Her modular constructions also make her results more fluid and accessible. She does not take an axe to a massive block, but rather assembles large blocks from forcefully hewn smaller timbers. Protruding knobs at the center of each piece add contrasting color and texture, as well as a context in Minimalism's repeated units or even back in the playground. She has learned to nudge sculpture toward deep history step by step, rather than wrest her achievement from outside of time. Where Yeats described time as an axe in the seven woods, von Rydingsvard seems content to pare away at her woods crudely but more carefully—and to let water and time take its course on them, come what may. I could see that contentment better now when I returned to her outdoor constructions in Madison Square.
Both pieces there flow more than one expects at first glance. They swell toward the top and twist a bit along the way, like buildings in a strong wind. The protrusions relate them to the knobs and knots of surrounding trees.
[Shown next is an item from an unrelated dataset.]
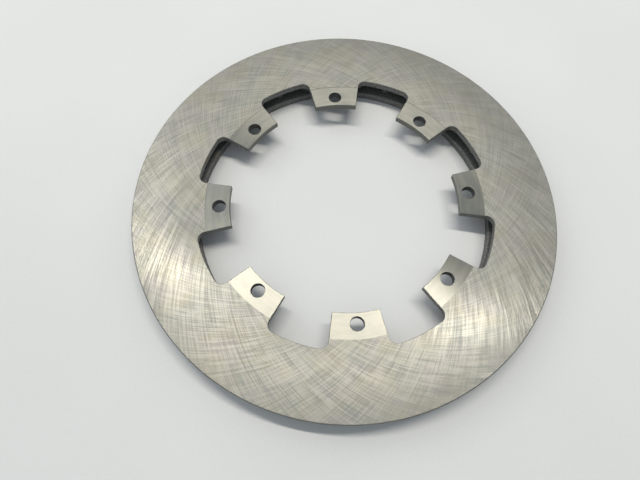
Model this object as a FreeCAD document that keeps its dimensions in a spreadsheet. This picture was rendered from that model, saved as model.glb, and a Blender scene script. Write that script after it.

I still have my doubts, especially when I step back, only to discover how perfectly lovely the trees look on their own. Sadly, too, fences protecting the grass keep art at a distance more a gallery or even museum guards would ever dare. Still, this year's other summer sculpture has played it safe by comparison—with nothing else half as monumental or as personal.
"Trace" ran at The Whitney Museum of American Art at Altria through November 12, 2006, "Quid Pro Quo" at The Studio Museum in Harlem through October 22, and Ursula von Rydingsvard at Galerie Lelong through October 21 and in Madison Square the same summer and fall.